Since her death, this former recipient of the Presidential Medal of Freedom has perhaps received every commemoration from this country except the one that matters most---replication of her actions.

Imagine had the Democratic Party followed Ms. Parks’ lead these past four plus years? They would have spent more time asking tough questions, providing the country will a clear choice, rather than trying to appear “Bush Lite.” They would have focused more on demonstrating their patriotism than pontificating about it by matching slogans with the opposition party.

No doubt they would have spent more time before the 2004 election strategizing about the best direction for the country rather than which candidate represents the best chance to win.

If Republicans had been inspired by Ms. Parks, would conservatism be as reckless and undisciplined as it currently stands? Would the deficit be as large? Would right-wing religious zealots have so much influence over the president’s judicial nomination process?

Suppose we the people took Ms. Parks’ action seriously? I doubt that a majority of the Americans would have allowed fear to overcome pragmatism.

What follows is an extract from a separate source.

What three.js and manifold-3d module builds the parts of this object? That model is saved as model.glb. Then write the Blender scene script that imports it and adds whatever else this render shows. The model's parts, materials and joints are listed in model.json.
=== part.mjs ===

Without the burden of fear, would we would have stood for the USA PATRIOT ACT, the bankruptcy legislation, tax cuts ad nauseam, runaway deficits, or a preemptive war complete with flawed intelligence?

By removing fear as our primary motivator we would not have needed the residue of Hurricane Katrina to realize that we are as vulnerable as we were on 9/11. Moreover we would not have waited to experience presidential buyers remorse, as indicated in the latest CNN poll, which was warranted prior to the 2004 election.

To have followed in Ms. Parks’ footsteps is to live with the possibility of giving something up. Ms. Parks’ gallant actions cost her and her husband employment in Montgomery Alabama, causing them to migrate to Detroit.

This country has required sacrifice from two groups: the poor and members of the armed forces and their families. The only thing that elected officials in both parties, with few exceptions, have sacrificed is courage.

As Martin Luther King, Jr. recalls in his book Stride Toward Freedom, to understand Ms. Parks’ actions is to realize “that eventually the cup of endurance runs over and human personality cries out: ‘I can’t take it any longer.’”

The moment that we reach that threshold is when begin to follow the path blazed by “the lady who wouldn’t give up her seat.”